Unlike almost any other movie centered on a high-stakes competition, we never get the sense that whether Guy wins or not matters. There’s also no romantic “will they or won’t they?” tension between Guy and Jenny, only awkward sex that we are subjected to every so often, even though neither seems all that into it.

And it’s not just the hookups that don’t make sense — most of characters aren’t quite believable either. The only reason to keep watching is to find out what Guy’s deal is. It feels manipulative, like following click bait and hoping that the embedded video of a toddler singing “Wrecking Ball” really is the best video you’ll see all week.

But the story is not the problem here. In the end, Guy does have a plan, but he’s not really certain himself how it’s going to go. That explanation can make up for a lot of the apparent missteps earlier on in this movie because Guy’s story does have emotional truth to it. It’s just a pity almost no one else’s does.

We reluctantly root for Guy not because we come to understand him as he opens up to Chaitainya but because everyone else either makes no sense as a character or is entirely unlikable in their own right. Take the mother of one of the other contestants, who tells Guy off for hi-jacking the competition. An angry rant can totally be played for laughs, but it’s as if the writers never thought about what someone in that position would actually say. Guy retorts with some generic throwaway insult about her vagina, and she stops attacking him to defend it.

The fact that the parents and organizers are hard to like doesn’t make Guy easier to like. It just makes the whole movie hard to watch, despite the decent comedic timing all around, good camera work, and at times artfully subtle direction.

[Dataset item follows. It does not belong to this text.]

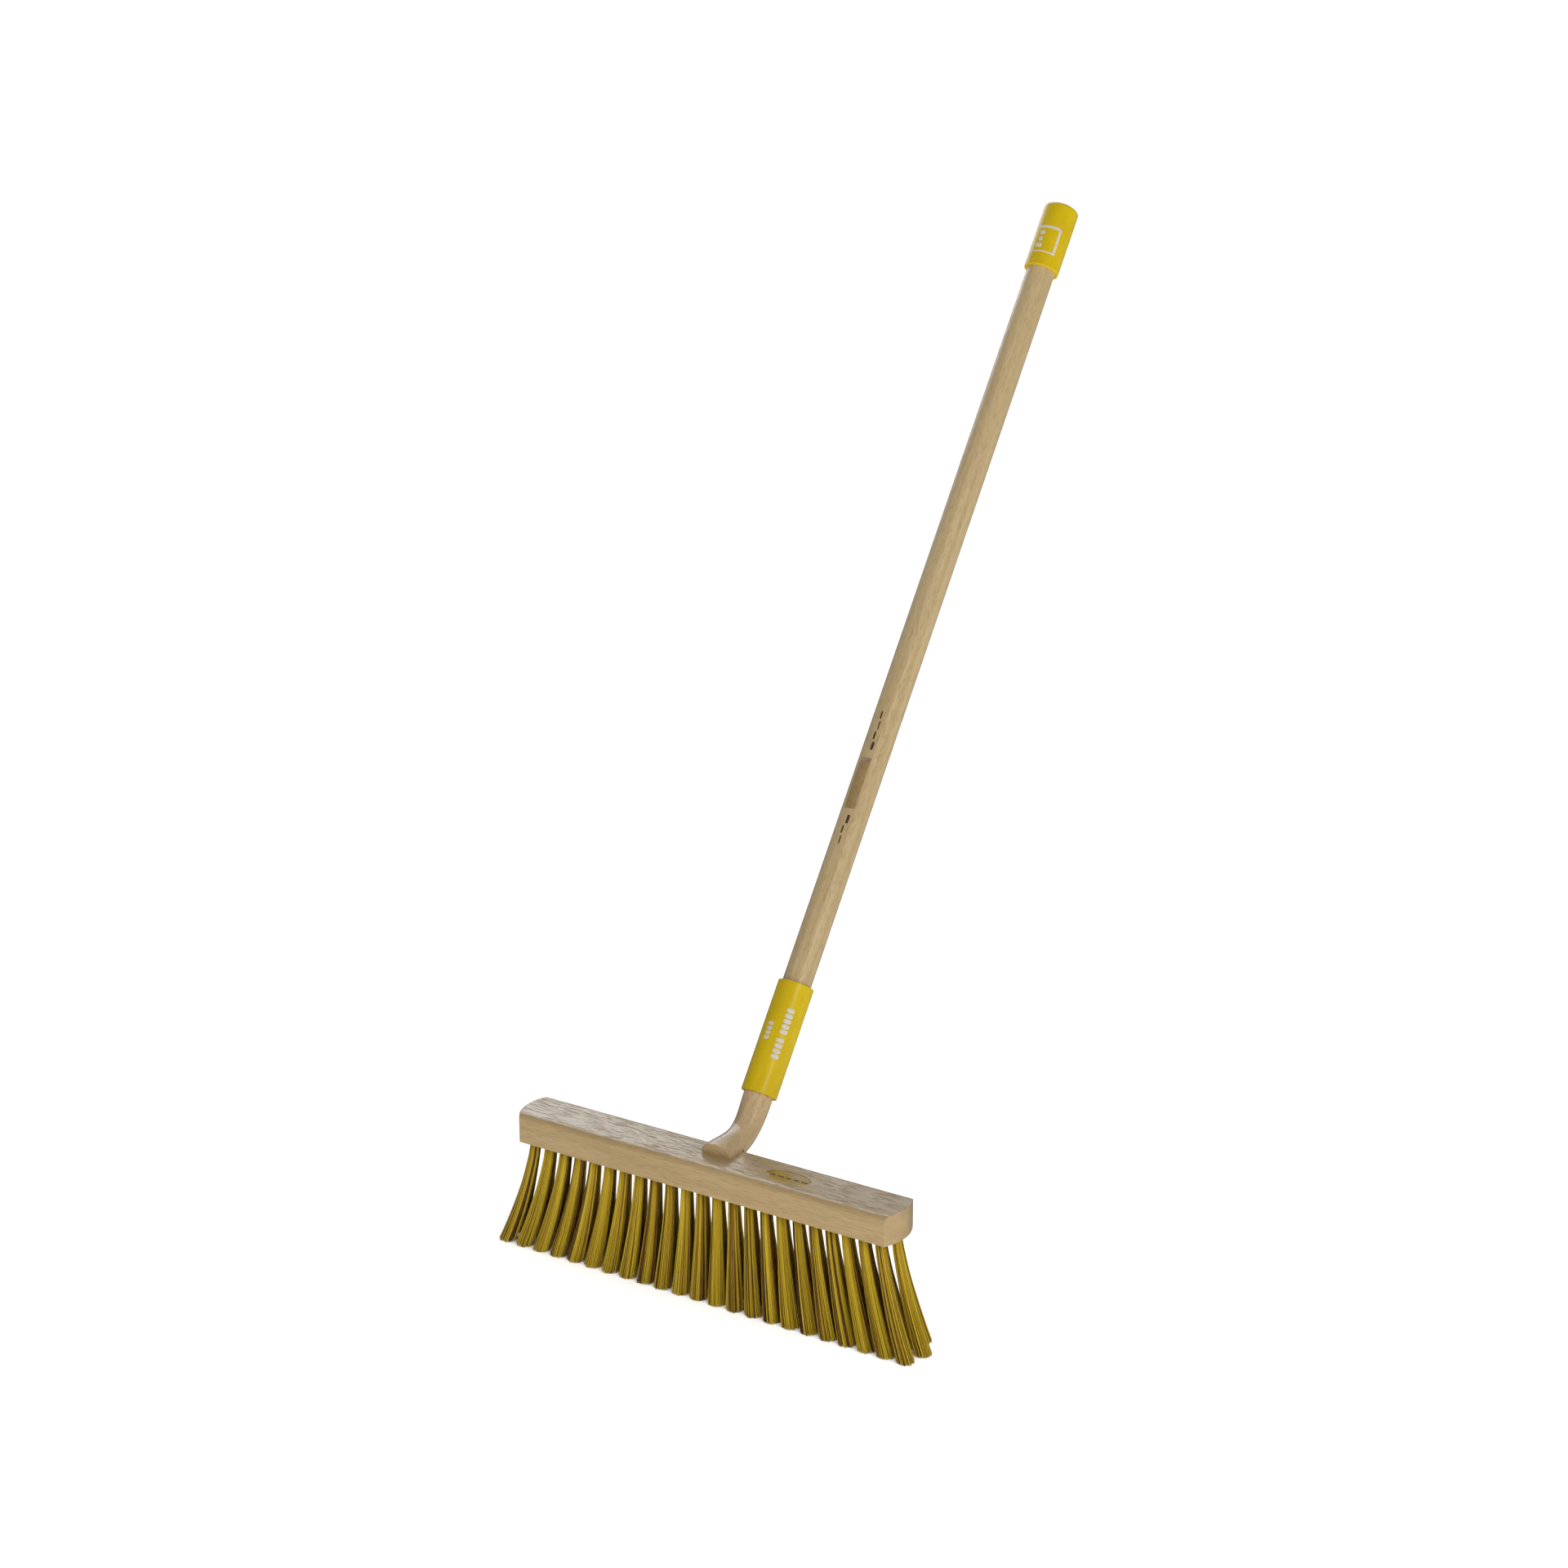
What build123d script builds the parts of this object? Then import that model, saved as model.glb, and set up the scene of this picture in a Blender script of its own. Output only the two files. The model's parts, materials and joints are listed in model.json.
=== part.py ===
from build123d import *
from math import cos, radians, sin, sqrt, tan
import os

# Push broom: a beech block with three staggered rows of fibre tufts, a bent beech neck,
# a plastic coupling sleeve, and a round beech handle with a plastic end cap.
# Origin: on the floor, under the middle of the block. +X along the block, +Y to the back,
# where the handle leans, +Z up. Millimetres.

# Block
block_length = 400.0  # between the corners of the long front face
block_width = 50.0
block_thickness = 29.0
end_bulge = 7.0  # how far the bowed ends stand beyond the corners
top_edge_radius = 6.4
crisp_edge_radius = 0.5

# Tufts
bristle_height = 108.0  # floor to the underside of the block
front_row_tufts = 23
tuft_pitch = 17.15
row_pitch = 14.3
hole_radius = 4.5
hole_depth = 16.0
hole_clearance = 0.1
collar_radius = 5.0  # tuft where it leaves the block
collar_drop = 6.0
tip_radius = 8.2
tuft_stations = [collar_drop, 45.0, 80.0, bristle_height]  # drops below the block
row_fan = {"front": 1.172, "middle": 1.151, "back": 1.140}  # tip spacing over root spacing, along X
depth_fan = 1.43  # the same, from row to row
fan_straightness = 0.6  # share of the lean that is a straight slope; the rest curves outwards

# Flat steel anchors that hold the folded tufts in their holes
anchor_width = 8.7
anchor_thickness = 0.5
anchor_height = 2.4
anchor_gap = 0.1

# Handle line
handle_lean = 53.7  # degrees from the floor
neck_offset = 6.7  # the neck stands this far to the right of the block's middle
bend_radius = 43.0
bend_corner_y = 45.6  # where the foot's line, in the plane of the block's top, meets the handle's

# Neck: a bent round stub. Over the block its lower half is cut away, behind the block it is whole
foot_front_y = -0.3
foot_half_width = 15.1
foot_half_height = 11.3
foot_overhang = 12.0  # degrees that the front end leans forward
cutting_reserve = 8.0  # length trimmed off in front of the foot
bend_start_radii = (14.2, 13.2)  # half width, half height
bend_middle_radii = (13.2, 12.6)
bend_end_radii = (13.5, 13.3)
neck_radius = 14.0

# Coupling sleeve, measured along the handle line from the bend corner
sleeve_radius = 17.35
sleeve_start = 42.0
sleeve_length = 108.6
stop_length = 3.0
stop_bore_radius = 6.0
push_clearance = 0.06
rim_radius = 0.8
mouth_chamfer = 0.5

# Handle and cap
handle_radius = 14.0
handle_reach = 862.0  # sleeve mouth's bottom to the top end of the cap's straight wall
cap_radius = 17.35
cap_length = 68.2
cap_dome = 5.2
cap_dome_edge = 3.0
cap_socket = 58.0
end_chamfer = 1.0

# Fasteners
foot_screw_radius = 2.25
foot_screw_tip = 0.4
foot_screw_point = 3.0  # length of the pointed end
foot_screw_head = 4.0
foot_screw_head_height = 2.2
foot_screw_length = 35.0
foot_screw_sink = 1.0
drive_radius = 1.5
drive_width = 0.7
drive_depth = 1.6
sleeve_screw_drive = 0.8  # depth of the cross in the small screw
sleeve_screw_radius = 1.7
sleeve_screw_head = 3.4
sleeve_screw_cap = 1.8
sleeve_screw_round = 1.1
sleeve_screw_length = 13.0
sleeve_screw_rise = 26.0  # from the sleeve's lower rim

underside = bristle_height
block_top = bristle_height + block_thickness
lean = radians(handle_lean)
handle_dir = Vector(0, cos(lean), sin(lean))
bend_corner = Vector(neck_offset, bend_corner_y, block_top)


def on_handle(distance):
    """Plane square to the handle line, that far above the bend corner."""
    return Plane(bend_corner + handle_dir * distance, x_dir=(1, 0, 0), z_dir=handle_dir)


def tuft_row(name):
    """Root places of one row: the middle row has one tuft more and sits half a pitch over."""
    count = front_row_tufts + (1 if name == "middle" else 0)
    first = -(count - 1) / 2 * tuft_pitch
    y = {"front": -row_pitch, "middle": 0.0, "back": row_pitch}[name]
    return [(first + i * tuft_pitch, y) for i in range(count)]


def all_roots():
    return [root for name in row_fan for root in tuft_row(name)]


def make_block():
    half = block_length / 2
    side = block_width / 2
    outline = [
        Line((-half, -side), (half, -side)),
        ThreePointArc((half, -side), (half + end_bulge, 0), (half, side)),
        Line((half, side), (-half, side)),
        ThreePointArc((-half, side), (-half - end_bulge, 0), (-half, -side)),
    ]
    body = Pos(0, 0, underside) * extrude(make_face(outline), block_thickness)
    long_top = body.edges().group_by(Axis.Z)[-1].filter_by(Axis.X)
    body = fillet(long_top, top_edge_radius)
    lower = body.edges().group_by(Axis.Z)[0]
    body = fillet(lower, crisp_edge_radius)
    holes = [
        Pos(x, y, underside) * Cylinder(
            hole_radius, hole_depth, align=(Align.CENTER, Align.CENTER, Align.MIN))
        for x, y in all_roots()
    ]
    body = body - holes
    return body - [screw_clearance(place) for place in foot_screw_places()]


def tuft_centre(x, y, fan, depth):
    """Centre of a tuft at a drop below the block: a straight slope plus a curve outwards."""
    t = max(depth, 0) / bristle_height
    bend = fan_straightness * t + (1 - fan_straightness) * t * t
    return x * (1 + (fan - 1) * bend), y * (1 + (depth_fan - 1) * bend)


def make_tuft(x, y, fan):
    root_radius = hole_radius - hole_clearance
    root_top = underside + hole_depth - anchor_height - 2 * anchor_gap
    sections = [Pos(x, y, root_top) * Circle(root_radius)]
    sections.append(Pos(x, y, underside) * Circle(root_radius))
    for drop in tuft_stations:
        cx, cy = tuft_centre(x, y, fan, drop)
        share = (drop - collar_drop) / (bristle_height - collar_drop)
        radius = collar_radius + (tip_radius - collar_radius) * share
        sections.append(Pos(cx, cy, underside - drop) * Circle(radius))
    return loft(sections, ruled=True)


def make_tuft_column(index):
    """One column across the block: a tuft of each row, the middle one half a pitch to the left."""
    tufts = [make_tuft(*tuft_row("middle")[index], row_fan["middle"])]
    if index < front_row_tufts:
        tufts.append(make_tuft(*tuft_row("front")[index], row_fan["front"]))
        tufts.append(make_tuft(*tuft_row("back")[index], row_fan["back"]))
    return Compound(tufts)


def make_anchor(x, y):
    """Flat plate across the bottom of a tuft hole, over the fold of the tuft."""
    top = underside + hole_depth - anchor_gap
    return Pos(x, y, top) * Box(
        anchor_width, anchor_thickness, anchor_height, align=(Align.CENTER, Align.CENTER, Align.MAX))


def bend_section(start, turn, radii):
    """Ellipse square to the bend after that much of the turn, in degrees."""
    turn = radians(turn)
    centre = start + Vector(0, bend_radius * sin(turn), bend_radius * (1 - cos(turn)))
    plane = Plane(centre, x_dir=(1, 0, 0), z_dir=(0, cos(turn), sin(turn)))
    return plane * Ellipse(*radii)


def make_stub():
    """Round stub: along the block's top, round the bend, and up into the sleeve."""
    run_in = bend_radius * tan(lean / 2)
    start = Vector(neck_offset, bend_corner_y - run_in, block_top)
    front = Plane((neck_offset, foot_front_y - cutting_reserve, block_top),
                  x_dir=(1, 0, 0), z_dir=(0, 1, 0))
    mouth = on_handle(sleeve_start)
    bent = loft([
        front * Ellipse(foot_half_width, foot_half_height),
        bend_section(start, 0, bend_start_radii),
        bend_section(start, handle_lean / 2, bend_middle_radii),
        bend_section(start, handle_lean, bend_end_radii),
        mouth * Ellipse(neck_radius, neck_radius),
    ])
    depth = (sleeve_length - stop_length) / 2 - push_clearance
    spigot = extrude(mouth * Circle(neck_radius), depth)
    spigot = chamfer(spigot.edges().group_by(Axis((0, 0, 0), handle_dir))[-1], end_chamfer)
    return bent + spigot


def make_neck():
    """The stub with its lower half cut away over the block, so that it sits on the top and behind."""
    stub = make_stub()
    seat = Pos(neck_offset, block_width / 2, block_top) * Box(
        block_width, block_length, block_thickness, align=(Align.CENTER, Align.MAX, Align.MAX))
    front_end = Pos(neck_offset, foot_front_y, block_top) * Rot(foot_overhang, 0, 0) * Box(
        block_width, block_width, block_width, align=(Align.CENTER, Align.MAX, Align.CENTER))
    stub = stub - seat - front_end
    screws = [foot_screw_body(place) for place in foot_screw_places()]
    return stub - screws - sleeve_screw_body()


def foot_screw_places():
    """Two clear spots between the tuft holes, under the neck's foot."""
    column = tuft_row("back")[front_row_tufts // 2][0]
    return [(column, row_pitch / 3), (column + tuft_pitch / 2, row_pitch * 2 / 3)]


def foot_screw_body(place):
    upright = (Align.CENTER, Align.CENTER, Align.MIN)
    shank_length = foot_screw_length - foot_screw_point
    shank = Cylinder(foot_screw_radius, shank_length, align=upright)
    point = Pos(0, 0, shank_length) * Cone(
        foot_screw_radius, foot_screw_tip, foot_screw_point, align=upright)
    head = Cone(foot_screw_head, foot_screw_radius, foot_screw_head_height, align=upright)
    return Pos(place[0], place[1], underside + foot_screw_sink) * (shank + point + head)


def screw_clearance(place):
    """Countersunk hole in the block, open to the underside."""
    head = Pos(place[0], place[1], underside) * Cylinder(
        foot_screw_head, foot_screw_sink, align=(Align.CENTER, Align.CENTER, Align.MIN))
    return head + foot_screw_body(place)


def drive_cross():
    bar = Rectangle(2 * drive_radius, drive_width)
    return bar + Rot(0, 0, 90) * bar


def make_foot_screws():
    screws = []
    for place in foot_screw_places():
        recess = Pos(place[0], place[1], underside + foot_screw_sink) * extrude(drive_cross(), drive_depth)
        screws.append(foot_screw_body(place) - recess)
    return Compound(screws)


def sleeve_screw_frame():
    """Origin on the back of the sleeve, z pointing out of it."""
    outward = Vector(0, sin(lean), -cos(lean))
    centre = bend_corner + handle_dir * (sleeve_start + sleeve_screw_rise)
    return Plane(centre + outward * sleeve_radius, x_dir=(1, 0, 0), z_dir=outward)


def sleeve_screw_body():
    shank = Cylinder(sleeve_screw_radius, sleeve_screw_length,
                     align=(Align.CENTER, Align.CENTER, Align.MAX))
    return sleeve_screw_frame() * shank


def make_sleeve_screw():
    head = Cylinder(sleeve_screw_head, sleeve_screw_cap,
                    align=(Align.CENTER, Align.CENTER, Align.MIN))
    head = fillet(head.edges().group_by(Axis.Z)[-1], sleeve_screw_round)
    recess = Pos(0, 0, sleeve_screw_cap) * extrude(drive_cross(), -sleeve_screw_drive)
    return sleeve_screw_body() + sleeve_screw_frame() * (head - recess)


def make_sleeve():
    """Moulded tube with a stop wall half way up: the neck below it, the handle above."""
    bore = neck_radius + push_clearance
    tube = extrude(Circle(sleeve_radius), sleeve_length)
    tube = fillet(tube.edges(), rim_radius)
    half = (sleeve_length - stop_length) / 2
    tube -= extrude(Circle(bore), half)
    tube -= Pos(0, 0, half + stop_length) * extrude(Circle(bore), half)
    tube -= extrude(Circle(stop_bore_radius), sleeve_length)
    mouths = tube.edges().filter_by(GeomType.CIRCLE).filter_by(
        lambda edge: abs(edge.radius - bore) < push_clearance / 2)
    mouths = mouths.group_by(Axis.Z)
    tube = chamfer(mouths[0] + mouths[-1], mouth_chamfer)
    return on_handle(sleeve_start) * tube - sleeve_screw_body()


def handle_foot():
    return sleeve_start + (sleeve_length + stop_length) / 2 + push_clearance


def cap_start():
    return sleeve_start + handle_reach


def make_handle():
    length = cap_start() + cap_socket - handle_foot() - push_clearance
    shaft = extrude(on_handle(handle_foot()) * Circle(handle_radius), length)
    ends = shaft.edges().group_by(Axis((0, 0, 0), handle_dir))
    return chamfer(ends[0] + ends[-1], end_chamfer)


def make_cap():
    """Cup turned from one profile: straight wall, rounded shoulder, shallow dome, blind socket."""
    socket = handle_radius + push_clearance / 2
    top = cap_length + cap_dome
    dome_half = cap_radius / 2
    dome_radius = (cap_radius ** 2 + cap_dome ** 2) / (2 * cap_dome)
    dome_mid = top - dome_radius + sqrt(dome_radius ** 2 - dome_half ** 2)
    profile = make_face([
        Polyline((0, cap_socket), (socket, cap_socket), (socket, 0), (cap_radius, 0),
                 (cap_radius, cap_length)),
        ThreePointArc((cap_radius, cap_length), (dome_half, dome_mid), (0, top)),
        Line((0, top), (0, cap_socket)),
    ])
    shoulder = profile.vertices().sort_by_distance((cap_radius, cap_length))[0]
    profile = fillet(shoulder, cap_dome_edge)
    rim = profile.vertices().sort_by_distance((cap_radius, 0))[0]
    profile = fillet(rim, rim_radius)
    return on_handle(cap_start()) * revolve(Plane.XZ * profile, Axis.Z)


def save(shape, name):
    shape.label = name
    export_step(shape, "parts/" + name + ".step")


os.makedirs("parts", exist_ok=True)
save(make_block(), "block")
for column in range(front_row_tufts + 1):
    save(make_tuft_column(column), "tuft_column_%02d" % (column + 1))
save(Compound([make_anchor(x, y) for x, y in all_roots()]), "tuft_anchors")
save(make_neck(), "neck")
save(make_foot_screws(), "foot_screws")
save(make_sleeve(), "coupling_sleeve")
save(make_sleeve_screw(), "sleeve_screw")
save(make_handle(), "handle_shaft")
save(make_cap(), "end_cap")
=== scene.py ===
import json
import math

import bpy
import numpy as np
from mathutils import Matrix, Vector


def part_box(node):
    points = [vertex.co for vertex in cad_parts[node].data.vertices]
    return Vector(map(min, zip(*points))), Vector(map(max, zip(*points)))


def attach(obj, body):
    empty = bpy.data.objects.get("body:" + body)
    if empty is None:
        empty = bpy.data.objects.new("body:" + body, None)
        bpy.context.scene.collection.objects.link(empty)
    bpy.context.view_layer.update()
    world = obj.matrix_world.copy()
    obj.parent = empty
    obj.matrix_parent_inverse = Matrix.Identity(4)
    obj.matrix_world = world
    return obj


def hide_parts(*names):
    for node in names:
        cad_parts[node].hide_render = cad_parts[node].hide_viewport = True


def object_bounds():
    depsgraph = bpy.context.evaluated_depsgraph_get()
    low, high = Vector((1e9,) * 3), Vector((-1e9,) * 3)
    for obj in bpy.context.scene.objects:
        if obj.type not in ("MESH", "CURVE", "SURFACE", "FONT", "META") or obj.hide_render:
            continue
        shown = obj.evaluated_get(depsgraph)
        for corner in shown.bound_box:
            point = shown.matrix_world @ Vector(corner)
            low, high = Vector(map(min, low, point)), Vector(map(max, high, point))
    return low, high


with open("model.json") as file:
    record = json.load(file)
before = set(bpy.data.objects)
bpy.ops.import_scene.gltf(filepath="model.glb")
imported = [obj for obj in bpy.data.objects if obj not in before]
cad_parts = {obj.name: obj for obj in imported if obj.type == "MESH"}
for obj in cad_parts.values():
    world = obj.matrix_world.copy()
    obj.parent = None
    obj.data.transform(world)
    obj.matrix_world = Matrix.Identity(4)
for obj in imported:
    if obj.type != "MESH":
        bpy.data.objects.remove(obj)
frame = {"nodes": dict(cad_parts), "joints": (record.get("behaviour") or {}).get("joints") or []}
cadLow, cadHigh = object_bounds()
nodes = frame["nodes"]
rng = np.random.default_rng(27)
print("frame loaded:", len(nodes), "CAD nodes")

scene = bpy.context.scene
scene.view_settings.view_transform = "Standard"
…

Guy tells racist and sexist jokes throughout the movie. It is somewhat of a trope that if you don’t have time to establish a character as a reprobate, you can just have him tell a cringe-worthy joke. The audience will fill in the rest. Guy calling Chaitainya “Shwarma” and telling him to shut his “curryhole” gets old really fast, though. Bad Words as a concept has a lot of potential, but the script as it is just doesn’t quite spell it out.